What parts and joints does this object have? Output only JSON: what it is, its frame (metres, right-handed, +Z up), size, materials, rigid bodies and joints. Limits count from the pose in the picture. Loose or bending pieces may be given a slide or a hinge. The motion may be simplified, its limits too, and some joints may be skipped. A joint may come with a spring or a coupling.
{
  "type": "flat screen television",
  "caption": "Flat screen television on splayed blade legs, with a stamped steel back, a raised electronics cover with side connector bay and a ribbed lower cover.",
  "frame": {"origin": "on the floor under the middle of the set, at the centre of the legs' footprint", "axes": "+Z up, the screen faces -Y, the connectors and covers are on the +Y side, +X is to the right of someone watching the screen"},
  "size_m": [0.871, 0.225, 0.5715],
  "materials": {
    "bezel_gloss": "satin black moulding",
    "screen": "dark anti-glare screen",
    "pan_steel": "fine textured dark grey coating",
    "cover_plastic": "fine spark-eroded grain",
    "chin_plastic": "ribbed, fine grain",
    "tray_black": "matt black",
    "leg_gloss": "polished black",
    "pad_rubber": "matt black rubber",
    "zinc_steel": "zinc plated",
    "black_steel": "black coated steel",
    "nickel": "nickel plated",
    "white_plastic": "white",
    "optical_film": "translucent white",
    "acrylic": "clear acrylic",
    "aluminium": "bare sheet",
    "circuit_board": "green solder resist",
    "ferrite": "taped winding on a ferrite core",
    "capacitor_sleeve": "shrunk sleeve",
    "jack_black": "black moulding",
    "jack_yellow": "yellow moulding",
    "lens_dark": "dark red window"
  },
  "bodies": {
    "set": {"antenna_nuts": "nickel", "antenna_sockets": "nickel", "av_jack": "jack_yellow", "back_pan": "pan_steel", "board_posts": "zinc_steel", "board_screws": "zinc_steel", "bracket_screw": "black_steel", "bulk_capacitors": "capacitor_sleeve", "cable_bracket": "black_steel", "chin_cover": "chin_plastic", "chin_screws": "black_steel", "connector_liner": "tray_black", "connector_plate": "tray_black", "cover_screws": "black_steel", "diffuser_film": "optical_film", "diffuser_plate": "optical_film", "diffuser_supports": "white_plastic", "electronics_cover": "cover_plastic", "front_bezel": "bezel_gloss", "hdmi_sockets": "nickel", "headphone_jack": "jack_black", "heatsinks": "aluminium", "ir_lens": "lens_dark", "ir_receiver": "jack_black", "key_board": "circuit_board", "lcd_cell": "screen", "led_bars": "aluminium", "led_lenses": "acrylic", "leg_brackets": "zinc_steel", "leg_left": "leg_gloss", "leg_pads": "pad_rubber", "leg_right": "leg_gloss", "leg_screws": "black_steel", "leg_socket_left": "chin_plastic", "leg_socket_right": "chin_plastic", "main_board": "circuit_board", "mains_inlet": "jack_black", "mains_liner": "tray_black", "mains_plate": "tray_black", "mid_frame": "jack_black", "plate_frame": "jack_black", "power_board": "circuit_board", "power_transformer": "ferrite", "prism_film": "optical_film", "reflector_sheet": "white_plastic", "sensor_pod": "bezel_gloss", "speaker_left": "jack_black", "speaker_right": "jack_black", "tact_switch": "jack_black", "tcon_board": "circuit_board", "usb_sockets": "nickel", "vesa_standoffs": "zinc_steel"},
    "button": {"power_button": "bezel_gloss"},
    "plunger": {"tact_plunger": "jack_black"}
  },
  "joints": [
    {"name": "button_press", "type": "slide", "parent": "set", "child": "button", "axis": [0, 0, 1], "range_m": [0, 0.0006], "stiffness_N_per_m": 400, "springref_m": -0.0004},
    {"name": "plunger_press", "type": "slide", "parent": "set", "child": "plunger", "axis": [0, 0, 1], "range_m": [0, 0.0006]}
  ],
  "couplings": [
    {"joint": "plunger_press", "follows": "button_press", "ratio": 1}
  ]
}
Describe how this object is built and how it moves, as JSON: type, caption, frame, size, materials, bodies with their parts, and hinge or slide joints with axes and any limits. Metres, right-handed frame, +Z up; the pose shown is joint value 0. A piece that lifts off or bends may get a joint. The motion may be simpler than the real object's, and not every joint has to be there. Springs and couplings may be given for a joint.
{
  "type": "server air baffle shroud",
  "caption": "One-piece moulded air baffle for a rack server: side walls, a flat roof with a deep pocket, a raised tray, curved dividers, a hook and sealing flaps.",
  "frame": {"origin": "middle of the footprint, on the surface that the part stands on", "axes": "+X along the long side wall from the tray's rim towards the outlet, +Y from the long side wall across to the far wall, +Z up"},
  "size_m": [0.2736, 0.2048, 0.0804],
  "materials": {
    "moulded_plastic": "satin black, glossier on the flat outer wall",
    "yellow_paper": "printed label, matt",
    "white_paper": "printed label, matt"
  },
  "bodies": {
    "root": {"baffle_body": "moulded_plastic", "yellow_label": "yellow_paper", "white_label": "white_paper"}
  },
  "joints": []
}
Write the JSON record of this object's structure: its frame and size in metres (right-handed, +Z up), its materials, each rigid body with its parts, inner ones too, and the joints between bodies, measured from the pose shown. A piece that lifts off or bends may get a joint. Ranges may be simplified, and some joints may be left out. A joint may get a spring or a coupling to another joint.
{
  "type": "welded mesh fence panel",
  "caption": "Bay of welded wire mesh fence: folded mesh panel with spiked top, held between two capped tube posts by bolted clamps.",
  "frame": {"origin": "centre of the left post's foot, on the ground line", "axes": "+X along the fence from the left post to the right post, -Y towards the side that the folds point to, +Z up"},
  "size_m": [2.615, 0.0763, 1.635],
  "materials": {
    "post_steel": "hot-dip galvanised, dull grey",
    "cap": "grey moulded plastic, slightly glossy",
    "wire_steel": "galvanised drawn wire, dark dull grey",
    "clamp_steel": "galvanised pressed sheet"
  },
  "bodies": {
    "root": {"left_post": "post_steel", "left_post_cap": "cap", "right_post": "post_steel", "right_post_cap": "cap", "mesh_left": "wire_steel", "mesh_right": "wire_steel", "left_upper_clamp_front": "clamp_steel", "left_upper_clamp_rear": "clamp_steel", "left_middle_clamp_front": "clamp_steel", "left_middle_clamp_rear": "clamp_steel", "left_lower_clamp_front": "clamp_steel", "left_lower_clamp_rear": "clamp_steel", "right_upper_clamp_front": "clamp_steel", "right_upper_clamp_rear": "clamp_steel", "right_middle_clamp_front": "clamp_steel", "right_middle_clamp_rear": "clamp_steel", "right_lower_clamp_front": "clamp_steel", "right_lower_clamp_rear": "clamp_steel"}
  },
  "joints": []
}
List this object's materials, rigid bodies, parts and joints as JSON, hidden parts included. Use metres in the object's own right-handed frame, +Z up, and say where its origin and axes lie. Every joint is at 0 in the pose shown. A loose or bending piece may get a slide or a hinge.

------------------------------------------------------------

**AIM OF THE TASK**
Write out every record shown above, word for word.

**TASK RESPONSE**
What parts and joints does this object have? Output only JSON: what it is, its frame (metres, right-handed, +Z up), size, materials, rigid bodies and joints. Limits count from the pose in the picture. Loose or bending pieces may be given a slide or a hinge. The motion may be simplified, its limits too, and some joints may be skipped. A joint may come with a spring or a coupling.
{
  "type": "flat screen television",
  "caption": "Flat screen television on splayed blade legs, with a stamped steel back, a raised electronics cover with side connector bay and a ribbed lower cover.",
  "frame": {"origin": "on the floor under the middle of the set, at the centre of the legs' footprint", "axes": "+Z up, the screen faces -Y, the connectors and covers are on the +Y side, +X is to the right of someone watching the screen"},
  "size_m": [0.871, 0.225, 0.5715],
  "materials": {
    "bezel_gloss": "satin black moulding",
    "screen": "dark anti-glare screen",
    "pan_steel": "fine textured dark grey coating",
    "cover_plastic": "fine spark-eroded grain",
    "chin_plastic": "ribbed, fine grain",
    "tray_black": "matt black",
    "leg_gloss": "polished black",
    "pad_rubber": "matt black rubber",
    "zinc_steel": "zinc plated",
    "black_steel": "black coated steel",
    "nickel": "nickel plated",
    "white_plastic": "white",
    "optical_film": "translucent white",
    "acrylic": "clear acrylic",
    "aluminium": "bare sheet",
    "circuit_board": "green solder resist",
    "ferrite": "taped winding on a ferrite core",
    "capacitor_sleeve": "shrunk sleeve",
    "jack_black": "black moulding",
    "jack_yellow": "yellow moulding",
    "lens_dark": "dark red window"
  },
  "bodies": {
    "set": {"antenna_nuts": "nickel", "antenna_sockets": "nickel", "av_jack": "jack_yellow", "back_pan": "pan_steel", "board_posts": "zinc_steel", "board_screws": "zinc_steel", "bracket_screw": "black_steel", "bulk_capacitors": "capacitor_sleeve", "cable_bracket": "black_steel", "chin_cover": "chin_plastic", "chin_screws": "black_steel", "connector_liner": "tray_black", "connector_plate": "tray_black", "cover_screws": "black_steel", "diffuser_film": "optical_film", "diffuser_plate": "optical_film", "diffuser_supports": "white_plastic", "electronics_cover": "cover_plastic", "front_bezel": "bezel_gloss", "hdmi_sockets": "nickel", "headphone_jack": "jack_black", "heatsinks": "aluminium", "ir_lens": "lens_dark", "ir_receiver": "jack_black", "key_board": "circuit_board", "lcd_cell": "screen", "led_bars": "aluminium", "led_lenses": "acrylic", "leg_brackets": "zinc_steel", "leg_left": "leg_gloss", "leg_pads": "pad_rubber", "leg_right": "leg_gloss", "leg_screws": "black_steel", "leg_socket_left": "chin_plastic", "leg_socket_right": "chin_plastic", "main_board": "circuit_board", "mains_inlet": "jack_black", "mains_liner": "tray_black", "mains_plate": "tray_black", "mid_frame": "jack_black", "plate_frame": "jack_black", "power_board": "circuit_board", "power_transformer": "ferrite", "prism_film": "optical_film", "reflector_sheet": "white_plastic", "sensor_pod": "bezel_gloss", "speaker_left": "jack_black", "speaker_right": "jack_black", "tact_switch": "jack_black", "tcon_board": "circuit_board", "usb_sockets": "nickel", "vesa_standoffs": "zinc_steel"},
    "button": {"power_button": "bezel_gloss"},
    "plunger": {"tact_plunger": "jack_black"}
  },
  "joints": [
    {"name": "button_press", "type": "slide", "parent": "set", "child": "button", "axis": [0, 0, 1], "range_m": [0, 0.0006], "stiffness_N_per_m": 400, "springref_m": -0.0004},
    {"name": "plunger_press", "type": "slide", "parent": "set", "child": "plunger", "axis": [0, 0, 1], "range_m": [0, 0.0006]}
  ],
  "couplings": [
    {"joint": "plunger_press", "follows": "button_press", "ratio": 1}
  ]
}
Describe how this object is built and how it moves, as JSON: type, caption, frame, size, materials, bodies with their parts, and hinge or slide joints with axes and any limits. Metres, right-handed frame, +Z up; the pose shown is joint value 0. A piece that lifts off or bends may get a joint. The motion may be simpler than the real object's, and not every joint has to be there. Springs and couplings may be given for a joint.
{
  "type": "server air baffle shroud",
  "caption": "One-piece moulded air baffle for a rack server: side walls, a flat roof with a deep pocket, a raised tray, curved dividers, a hook and sealing flaps.",
  "frame": {"origin": "middle of the footprint, on the surface that the part stands on", "axes": "+X along the long side wall from the tray's rim towards the outlet, +Y from the long side wall across to the far wall, +Z up"},
  "size_m": [0.2736, 0.2048, 0.0804],
  "materials": {
    "moulded_plastic": "satin black, glossier on the flat outer wall",
    "yellow_paper": "printed label, matt",
    "white_paper": "printed label, matt"
  },
  "bodies": {
    "root": {"baffle_body": "moulded_plastic", "yellow_label": "yellow_paper", "white_label": "white_paper"}
  },
  "joints": []
}
Write the JSON record of this object's structure: its frame and size in metres (right-handed, +Z up), its materials, each rigid body with its parts, inner ones too, and the joints between bodies, measured from the pose shown. A piece that lifts off or bends may get a joint. Ranges may be simplified, and some joints may be left out. A joint may get a spring or a coupling to another joint.
{
  "type": "welded mesh fence panel",
  "caption": "Bay of welded wire mesh fence: folded mesh panel with spiked top, held between two capped tube posts by bolted clamps.",
  "frame": {"origin": "centre of the left post's foot, on the ground line", "axes": "+X along the fence from the left post to the right post, -Y towards the side that the folds point to, +Z up"},
  "size_m": [2.615, 0.0763, 1.635],
  "materials": {
    "post_steel": "hot-dip galvanised, dull grey",
    "cap": "grey moulded plastic, slightly glossy",
    "wire_steel": "galvanised drawn wire, dark dull grey",
    "clamp_steel": "galvanised pressed sheet"
  },
  "bodies": {
    "root": {"left_post": "post_steel", "left_post_cap": "cap", "right_post": "post_steel", "right_post_cap": "cap", "mesh_left": "wire_steel", "mesh_right": "wire_steel", "left_upper_clamp_front": "clamp_steel", "left_upper_clamp_rear": "clamp_steel", "left_middle_clamp_front": "clamp_steel", "left_middle_clamp_rear": "clamp_steel", "left_lower_clamp_front": "clamp_steel", "left_lower_clamp_rear": "clamp_steel", "right_upper_clamp_front": "clamp_steel", "right_upper_clamp_rear": "clamp_steel", "right_middle_clamp_front": "clamp_steel", "right_middle_clamp_rear": "clamp_steel", "right_lower_clamp_front": "clamp_steel", "right_lower_clamp_rear": "clamp_steel"}
  },
  "joints": []
}
List this object's materials, rigid bodies, parts and joints as JSON, hidden parts included. Use metres in the object's own right-handed frame, +Z up, and say where its origin and axes lie. Every joint is at 0 in the pose shown. A loose or bending piece may get a slide or a hinge.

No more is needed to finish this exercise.